A Chinese building worker in Godomey's interchange construction site, in Cotonou. 1400m long: an interchange that will be ready in 2011, and whose works were beginning in 2009 by China Railway Shisiju Group Corporation. A project funded by Chinese government.
Lokossa, Benin: working at Cbt (Compagnie b?ninoise des textiles). Cbt is a joint venture, 51% of Chinese investements and 49% of Beninese government, that produce 100% cotton yarn. The activity started in 2002.
Cbt: made in Benin.
Godomey's interchange construction site in Cotonou: two building workers in bedroom area.
Yu Kui is one of Chinese engineers working with China Railway Shisiju Group Corporation, in Godomey's construction site. Mister Hounsa is a Chinese-French-Fon interpreter, a very important role for a good work. (Fon: one of Beninese languages)
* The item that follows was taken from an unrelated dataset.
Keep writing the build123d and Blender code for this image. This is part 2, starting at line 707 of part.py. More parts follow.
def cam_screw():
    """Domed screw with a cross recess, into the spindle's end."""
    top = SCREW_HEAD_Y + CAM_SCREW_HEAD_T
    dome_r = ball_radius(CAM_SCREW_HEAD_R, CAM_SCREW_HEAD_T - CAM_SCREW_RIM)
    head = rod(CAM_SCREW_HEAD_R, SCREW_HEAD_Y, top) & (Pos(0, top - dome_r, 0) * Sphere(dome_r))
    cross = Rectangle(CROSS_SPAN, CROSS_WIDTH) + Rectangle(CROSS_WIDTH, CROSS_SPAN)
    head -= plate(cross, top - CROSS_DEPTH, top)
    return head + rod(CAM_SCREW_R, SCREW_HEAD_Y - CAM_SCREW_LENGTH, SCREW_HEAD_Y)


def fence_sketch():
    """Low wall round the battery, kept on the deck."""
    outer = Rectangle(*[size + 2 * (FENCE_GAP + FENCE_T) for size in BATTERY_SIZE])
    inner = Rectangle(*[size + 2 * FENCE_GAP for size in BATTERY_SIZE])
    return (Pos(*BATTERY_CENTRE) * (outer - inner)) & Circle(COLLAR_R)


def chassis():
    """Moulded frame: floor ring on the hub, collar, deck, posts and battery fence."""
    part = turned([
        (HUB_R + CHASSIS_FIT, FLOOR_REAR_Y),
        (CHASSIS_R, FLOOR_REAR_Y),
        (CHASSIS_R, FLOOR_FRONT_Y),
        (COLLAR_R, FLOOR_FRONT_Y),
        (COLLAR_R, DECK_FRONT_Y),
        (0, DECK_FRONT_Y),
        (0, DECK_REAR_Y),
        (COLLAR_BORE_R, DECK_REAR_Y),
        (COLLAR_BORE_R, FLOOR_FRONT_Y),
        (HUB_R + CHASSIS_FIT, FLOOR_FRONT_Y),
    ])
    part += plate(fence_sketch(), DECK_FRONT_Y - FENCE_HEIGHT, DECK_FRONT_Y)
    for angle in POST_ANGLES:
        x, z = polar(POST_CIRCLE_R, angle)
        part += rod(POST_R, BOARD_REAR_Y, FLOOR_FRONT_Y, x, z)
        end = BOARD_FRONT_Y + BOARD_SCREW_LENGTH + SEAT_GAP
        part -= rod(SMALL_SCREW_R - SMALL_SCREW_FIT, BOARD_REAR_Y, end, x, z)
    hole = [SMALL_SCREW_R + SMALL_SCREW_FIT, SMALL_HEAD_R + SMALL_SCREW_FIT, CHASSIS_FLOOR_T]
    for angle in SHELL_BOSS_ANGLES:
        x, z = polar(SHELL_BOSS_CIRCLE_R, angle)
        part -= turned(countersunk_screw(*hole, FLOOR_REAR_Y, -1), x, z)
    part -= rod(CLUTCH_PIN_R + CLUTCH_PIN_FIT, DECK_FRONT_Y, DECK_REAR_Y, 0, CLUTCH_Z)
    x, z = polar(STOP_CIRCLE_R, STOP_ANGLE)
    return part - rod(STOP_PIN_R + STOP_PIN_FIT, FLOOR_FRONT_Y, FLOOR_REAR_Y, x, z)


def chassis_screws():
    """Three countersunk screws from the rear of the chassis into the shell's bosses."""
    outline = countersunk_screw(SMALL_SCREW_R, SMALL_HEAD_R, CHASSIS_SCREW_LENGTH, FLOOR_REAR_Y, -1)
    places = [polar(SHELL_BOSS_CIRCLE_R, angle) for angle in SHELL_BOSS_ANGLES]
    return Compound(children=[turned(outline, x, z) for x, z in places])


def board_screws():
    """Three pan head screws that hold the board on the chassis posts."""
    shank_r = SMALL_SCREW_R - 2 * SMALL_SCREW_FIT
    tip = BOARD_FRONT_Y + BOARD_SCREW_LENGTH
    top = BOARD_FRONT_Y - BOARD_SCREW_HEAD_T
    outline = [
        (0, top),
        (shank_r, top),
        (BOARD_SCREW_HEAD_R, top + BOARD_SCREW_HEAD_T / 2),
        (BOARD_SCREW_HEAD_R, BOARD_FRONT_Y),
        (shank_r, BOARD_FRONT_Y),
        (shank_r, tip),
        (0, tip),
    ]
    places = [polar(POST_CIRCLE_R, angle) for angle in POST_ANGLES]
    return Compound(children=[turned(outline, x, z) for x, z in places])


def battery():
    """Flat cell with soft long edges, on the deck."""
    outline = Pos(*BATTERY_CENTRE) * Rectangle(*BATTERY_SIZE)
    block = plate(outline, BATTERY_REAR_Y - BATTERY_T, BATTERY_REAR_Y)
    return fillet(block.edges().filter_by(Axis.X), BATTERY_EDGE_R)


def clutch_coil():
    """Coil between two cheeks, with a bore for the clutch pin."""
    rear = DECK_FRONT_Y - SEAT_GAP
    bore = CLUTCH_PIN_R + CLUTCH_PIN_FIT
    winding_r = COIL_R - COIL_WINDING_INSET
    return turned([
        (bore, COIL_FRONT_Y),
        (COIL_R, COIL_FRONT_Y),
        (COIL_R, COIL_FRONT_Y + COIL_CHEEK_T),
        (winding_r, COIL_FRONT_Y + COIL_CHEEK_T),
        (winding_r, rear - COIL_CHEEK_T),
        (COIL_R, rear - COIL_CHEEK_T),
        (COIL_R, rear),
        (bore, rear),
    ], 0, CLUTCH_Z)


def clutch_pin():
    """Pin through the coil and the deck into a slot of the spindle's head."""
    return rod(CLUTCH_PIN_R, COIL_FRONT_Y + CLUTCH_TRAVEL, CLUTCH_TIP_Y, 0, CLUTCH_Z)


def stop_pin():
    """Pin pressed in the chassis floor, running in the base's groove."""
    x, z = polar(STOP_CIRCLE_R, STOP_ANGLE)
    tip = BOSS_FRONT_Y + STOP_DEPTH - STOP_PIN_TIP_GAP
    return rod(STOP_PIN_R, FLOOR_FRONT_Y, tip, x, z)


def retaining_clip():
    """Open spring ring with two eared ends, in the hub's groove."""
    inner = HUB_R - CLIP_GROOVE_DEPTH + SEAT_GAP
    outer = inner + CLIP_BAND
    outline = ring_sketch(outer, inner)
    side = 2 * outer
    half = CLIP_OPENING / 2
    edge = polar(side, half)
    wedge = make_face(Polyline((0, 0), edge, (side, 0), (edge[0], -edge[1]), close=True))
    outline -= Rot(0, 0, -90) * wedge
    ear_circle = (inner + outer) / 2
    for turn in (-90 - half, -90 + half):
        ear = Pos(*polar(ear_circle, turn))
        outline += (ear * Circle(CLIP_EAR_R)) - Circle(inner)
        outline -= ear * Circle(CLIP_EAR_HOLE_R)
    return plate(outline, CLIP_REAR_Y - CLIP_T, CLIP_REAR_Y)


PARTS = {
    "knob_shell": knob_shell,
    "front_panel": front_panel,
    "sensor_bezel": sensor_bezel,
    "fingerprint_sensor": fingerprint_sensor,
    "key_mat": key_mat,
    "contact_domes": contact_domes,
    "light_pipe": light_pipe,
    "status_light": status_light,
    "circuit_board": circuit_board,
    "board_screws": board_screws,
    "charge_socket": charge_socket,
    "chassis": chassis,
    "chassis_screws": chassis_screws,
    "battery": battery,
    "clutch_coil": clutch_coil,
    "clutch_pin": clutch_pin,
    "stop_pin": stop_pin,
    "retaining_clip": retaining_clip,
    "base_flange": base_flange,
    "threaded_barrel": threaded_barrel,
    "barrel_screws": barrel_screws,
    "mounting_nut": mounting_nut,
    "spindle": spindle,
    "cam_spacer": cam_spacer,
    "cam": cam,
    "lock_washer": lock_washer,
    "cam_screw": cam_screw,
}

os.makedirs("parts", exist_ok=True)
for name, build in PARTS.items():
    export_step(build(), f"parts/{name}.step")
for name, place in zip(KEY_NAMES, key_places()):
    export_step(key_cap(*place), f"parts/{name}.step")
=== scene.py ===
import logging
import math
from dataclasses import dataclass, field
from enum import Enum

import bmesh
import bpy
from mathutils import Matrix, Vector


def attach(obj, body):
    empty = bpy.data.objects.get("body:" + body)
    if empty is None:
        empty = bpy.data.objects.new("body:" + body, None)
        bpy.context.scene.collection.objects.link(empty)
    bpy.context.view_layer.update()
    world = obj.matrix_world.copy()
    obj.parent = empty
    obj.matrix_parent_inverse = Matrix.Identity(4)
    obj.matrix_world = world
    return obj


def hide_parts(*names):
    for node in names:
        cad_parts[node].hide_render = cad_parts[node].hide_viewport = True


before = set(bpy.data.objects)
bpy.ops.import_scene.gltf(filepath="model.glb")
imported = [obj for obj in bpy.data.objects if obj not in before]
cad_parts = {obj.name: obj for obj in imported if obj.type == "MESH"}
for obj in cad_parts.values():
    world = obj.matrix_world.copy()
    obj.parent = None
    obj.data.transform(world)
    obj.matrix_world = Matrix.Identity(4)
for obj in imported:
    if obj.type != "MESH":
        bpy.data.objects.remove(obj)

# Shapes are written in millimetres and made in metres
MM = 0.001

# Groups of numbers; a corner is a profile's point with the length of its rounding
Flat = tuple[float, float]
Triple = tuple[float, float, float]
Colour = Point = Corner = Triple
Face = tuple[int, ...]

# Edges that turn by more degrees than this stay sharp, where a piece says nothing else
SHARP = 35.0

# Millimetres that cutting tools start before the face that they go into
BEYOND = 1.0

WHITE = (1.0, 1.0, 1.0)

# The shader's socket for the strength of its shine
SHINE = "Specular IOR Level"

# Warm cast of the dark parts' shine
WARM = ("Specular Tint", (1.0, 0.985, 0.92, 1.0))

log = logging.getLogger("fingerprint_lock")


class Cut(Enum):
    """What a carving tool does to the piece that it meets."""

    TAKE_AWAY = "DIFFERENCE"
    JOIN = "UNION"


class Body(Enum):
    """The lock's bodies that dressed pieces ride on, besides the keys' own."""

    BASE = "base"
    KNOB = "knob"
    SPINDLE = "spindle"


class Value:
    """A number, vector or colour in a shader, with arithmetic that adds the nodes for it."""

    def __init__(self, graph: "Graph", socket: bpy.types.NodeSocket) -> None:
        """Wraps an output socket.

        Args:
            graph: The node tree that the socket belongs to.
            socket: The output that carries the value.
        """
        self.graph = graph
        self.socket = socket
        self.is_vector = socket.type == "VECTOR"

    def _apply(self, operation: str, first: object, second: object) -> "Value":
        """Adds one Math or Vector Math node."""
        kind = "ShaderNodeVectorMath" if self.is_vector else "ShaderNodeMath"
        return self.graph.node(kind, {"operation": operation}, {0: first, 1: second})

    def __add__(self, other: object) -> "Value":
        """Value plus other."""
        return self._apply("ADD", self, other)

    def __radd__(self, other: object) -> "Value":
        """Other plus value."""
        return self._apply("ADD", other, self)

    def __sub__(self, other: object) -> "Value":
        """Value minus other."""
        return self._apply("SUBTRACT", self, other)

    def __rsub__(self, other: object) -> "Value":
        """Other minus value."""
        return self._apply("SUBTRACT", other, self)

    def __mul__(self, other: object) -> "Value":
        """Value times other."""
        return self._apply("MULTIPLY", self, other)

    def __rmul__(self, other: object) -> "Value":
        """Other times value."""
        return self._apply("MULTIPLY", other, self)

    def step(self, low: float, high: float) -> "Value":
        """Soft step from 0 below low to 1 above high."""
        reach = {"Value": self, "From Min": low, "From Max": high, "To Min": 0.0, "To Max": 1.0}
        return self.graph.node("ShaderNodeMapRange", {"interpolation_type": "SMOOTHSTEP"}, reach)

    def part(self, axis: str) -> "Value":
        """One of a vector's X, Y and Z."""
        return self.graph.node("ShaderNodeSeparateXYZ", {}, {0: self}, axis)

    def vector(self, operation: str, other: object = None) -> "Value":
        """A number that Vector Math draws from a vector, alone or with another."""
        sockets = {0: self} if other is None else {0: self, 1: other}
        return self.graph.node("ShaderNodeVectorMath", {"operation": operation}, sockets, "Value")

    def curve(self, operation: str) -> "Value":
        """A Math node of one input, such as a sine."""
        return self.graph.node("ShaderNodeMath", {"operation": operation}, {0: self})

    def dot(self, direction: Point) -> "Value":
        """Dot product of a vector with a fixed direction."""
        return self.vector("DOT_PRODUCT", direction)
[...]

Godomey's construction site in Cotonou.
Beninese people waiting for the truck driver test. In this construction site, the most part of workers are Chinese workers, but there are also some Beninese men as drivers or interpreters.
Marius Denon at Chinese Cultural Centre in Cotonou. He work at the centre since 2007, after a bad experience as interpreter for a Chinese trader in Dantokpa, the biggest market of the sub-region. Marius is planning to go to China, with a Chinese government scholarship. Every year, about 30-40 beninese students leave for China. (2000 scholarships every year for African people, that now Chinese government want to increase to 4000)
Long Meiyun is 34 years old. The first time, she arrived in Benin in 2002. After, she came back a few times. She helped Chinese people coming to Benin to start a job. Now, Long Meiyun live in Cotonou and she just opened Jasmin Chinese restaurant.
Two Chinese workers in Godomey's construction site, in Cotonou.
Gao Jixing, 32 years old, Cbt managing director.
He lives in Lokossa since 2003, just near the factory, like all chinese people working there. His wife is in China, and he come back one month and a half a year. He loves beninese people, but for working there are a lot of cultural misunderstanding, he said.
He will come back to China permanently in one or two years.
Beninese workers at Cbt in Lokossa.
Chinese and Beninese workers at Godomey's construction site in Cotonou.
Li Ling is 25 years old, and she's in Benin since 2008. She's in charge of the political and social program at Chinese Embassy in Cotonou.
Wang Juan, 34 years old, is from Urumqi, the most western region of China. She arrived in Cotonou in april 2009, to join her husband, who was in Benin since 2004.